Oct 08 AT 12:22 PM Taylor Wimberly 35 Comments

More info on the Sprint OTA problem

Apparently I wasn’t the only one who was shocked about the news that Sprint will not initially support over the air system updates for Android. Many of our readers questioned the report and some people are assuming I don’t have my facts straight.

Since writing the initial report, I had the chance to speak with several more sources (including people from HTC, Samsung, and Sprint) and obtained new information on this interesting problem.

Q: How can you claim Sprint will ship Android 1.5 when Android 1.6 is the build that added CDMA support?

A: Both HTC and Samsung created custom builds of Android 1.5 and added CDMA support on their own. This is no different from how Cyanogen was able to take bits of Android 1.6 and port them to some of his earlier roms. If you watch our hands on video with the Samsung Moment, you can clearly see Android 1.5 is installed and it was working with CDMA.

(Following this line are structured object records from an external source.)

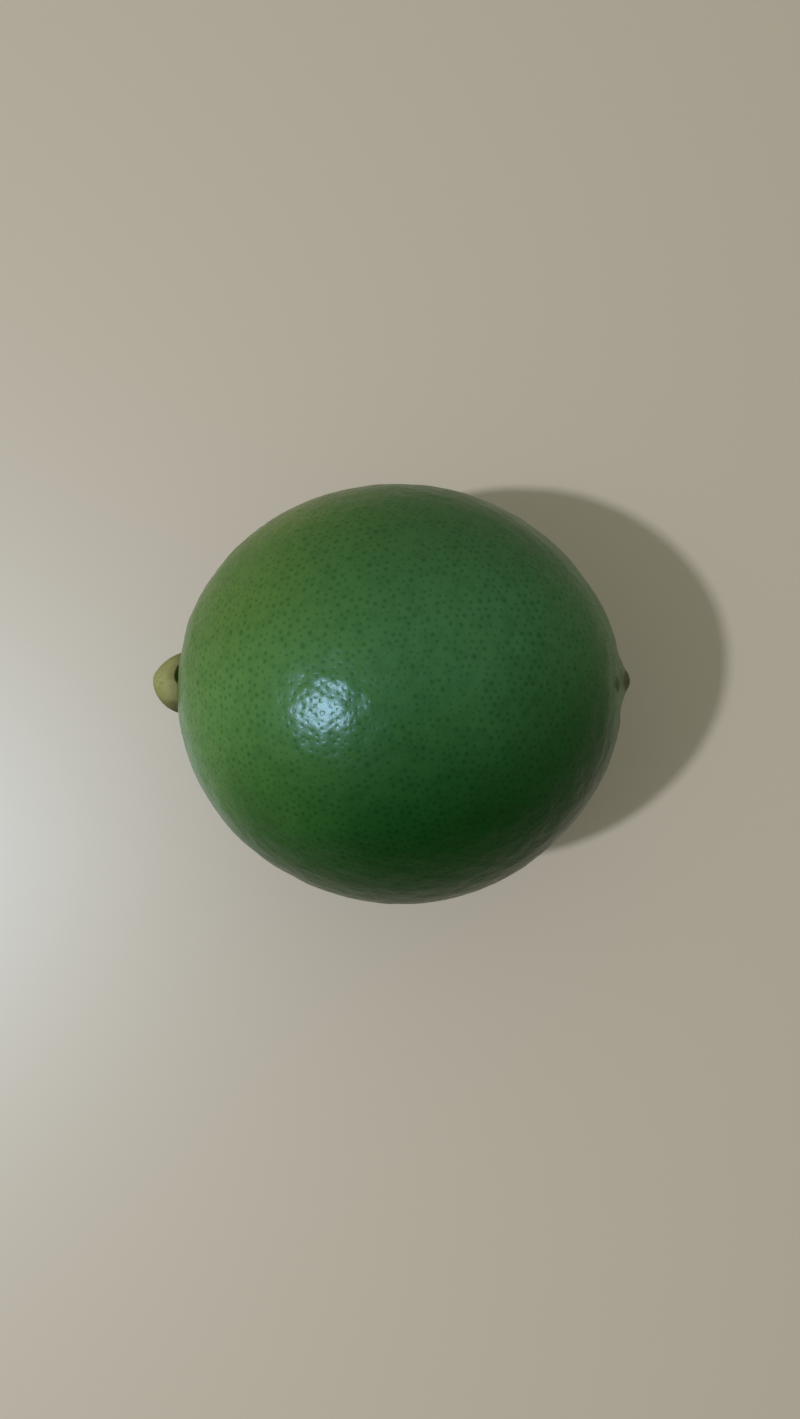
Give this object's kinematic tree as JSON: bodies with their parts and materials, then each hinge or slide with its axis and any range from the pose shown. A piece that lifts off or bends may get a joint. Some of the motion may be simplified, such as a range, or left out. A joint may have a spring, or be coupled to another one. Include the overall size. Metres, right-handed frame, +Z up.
{
  "type": "lime",
  "caption": "Whole fresh lime lying on its side on a small flat spot, with a low nipple at one end and its dry stem button at the other.",
  "frame": {"origin": "middle of the small flat spot that the fruit rests on, under the middle of the fruit", "axes": "+X along the fruit from the stem end to the nipple at the style end, +Y across it, +Z up from the resting spot"},
  "size_m": [0.0592, 0.052, 0.0509],
  "materials": {
    "peel": "green waxy peel, satin to glossy, pitted all over by dark oil gland dots, yellower at the stem end",
    "dry_button": "matt dry calyx and stalk stub, olive yellow with brown edges"
  },
  "bodies": {
    "root": {"fruit": "peel", "stem_button": "dry_button"}
  },
  "joints": []
}
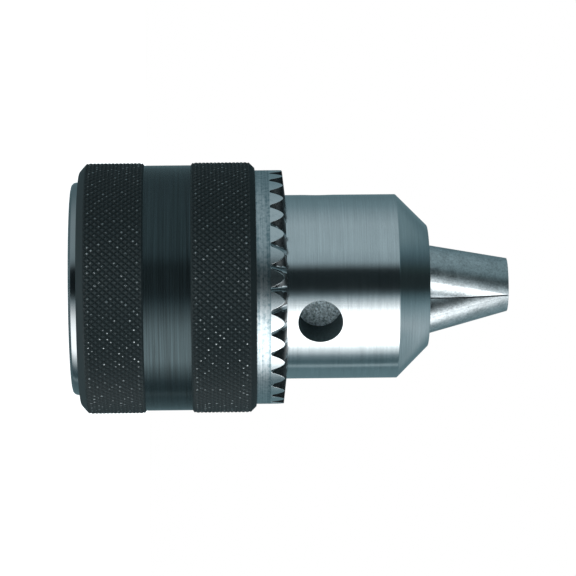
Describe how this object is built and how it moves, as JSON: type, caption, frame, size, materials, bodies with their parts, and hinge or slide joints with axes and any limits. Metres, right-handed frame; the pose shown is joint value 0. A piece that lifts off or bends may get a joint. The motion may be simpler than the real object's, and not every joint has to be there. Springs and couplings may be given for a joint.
{
  "type": "drill chuck",
  "caption": "Keyed three-jaw drill chuck: steel body with key holes, inclined jaws, split threaded nut, bevel-toothed ring and black knurled grip sleeve.",
  "frame": {"origin": "centre of the body's rear face, on the chuck's axis", "axes": "+Z along the chuck's axis from the spindle end to the jaw tips; one key hole faces -Y; one jaw lies towards +Y"},
  "size_m": [0.046, 0.046, 0.08],
  "materials": {
    "turned_steel": "fine turned, satin",
    "ground_steel": "ground, satin",
    "hardened_steel": "hardened, dull",
    "machined_steel": "machined, satin",
    "blackened_steel": "blackened, knurled, with a brushed band"
  },
  "bodies": {
    "body": {"chuck_body": "turned_steel"},
    "collar": {"grip_sleeve": "blackened_steel", "toothed_ring": "machined_steel", "nut_half_1": "hardened_steel", "nut_half_2": "hardened_steel"},
    "first_jaw": {"jaw_1": "ground_steel"},
    "second_jaw": {"jaw_2": "ground_steel"},
    "third_jaw": {"jaw_3": "ground_steel"}
  },
  "joints": [
    {"name": "sleeve_turn", "type": "hinge", "parent": "body", "child": "collar", "pos_m": [0, 0, 0], "axis": [0, 0, 1], "range_deg": [0, 3060]},
    {"name": "jaw_1_slide", "type": "slide", "parent": "body", "child": "first_jaw", "axis": [0.2314, -0.1336, -0.9636], "range_m": [0, 0.01871]},
    {"name": "jaw_2_slide", "type": "slide", "parent": "body", "child": "second_jaw", "axis": [0, 0.2672, -0.9636], "range_m": [0, 0.01871]},
    {"name": "jaw_3_slide", "type": "slide", "parent": "body", "child": "third_jaw", "axis": [-0.2314, -0.1336, -0.9636], "range_m": [0, 0.01871]}
  ],
  "couplings": [
    {"joint": "jaw_1_slide", "follows": "sleeve_turn", "m_per_rad": 0.00035014},
    {"joint": "jaw_2_slide", "follows": "sleeve_turn", "m_per_rad": 0.00035014},
    {"joint": "jaw_3_slide", "follows": "sleeve_turn", "m_per_rad": 0.00035014}
  ]
}
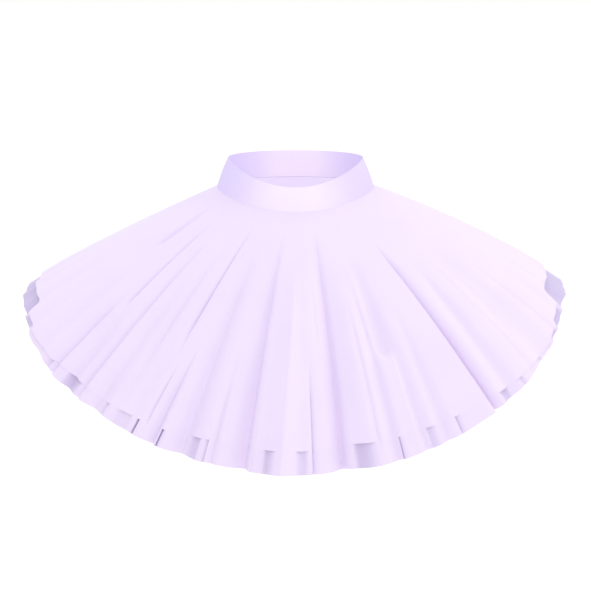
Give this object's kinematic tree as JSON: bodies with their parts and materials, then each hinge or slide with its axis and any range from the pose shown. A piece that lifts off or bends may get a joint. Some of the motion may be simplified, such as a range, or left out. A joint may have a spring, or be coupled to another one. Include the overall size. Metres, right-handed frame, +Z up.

Someone from Samsung told me they wanted to ship with Android 1.6, but Google released the final code much later than they were expecting it.

Q: Why is Sprint not supporting OTA updates? T-Mobile has been doing it with Android for months.

A: Everyone I spoke with mentioned the file size of updates as the limiting factor. Sprint’s OTA system is only designed to handle update files up to 10 MB and many of the Android udpates are 40-50 MB.

I know this sounds crazy, but I’m just reporting what I was told. A Sprint developer explained this issue as a legal matter. He said that the OTA system Sprint is using will render a phone inoperable while it is being updated. They currently have this 10 MB cap because they don’t want the customers phone to be unusable for any longer.

Q: Will Sprint customers really have to wait till 2010 to receive Android 1.6?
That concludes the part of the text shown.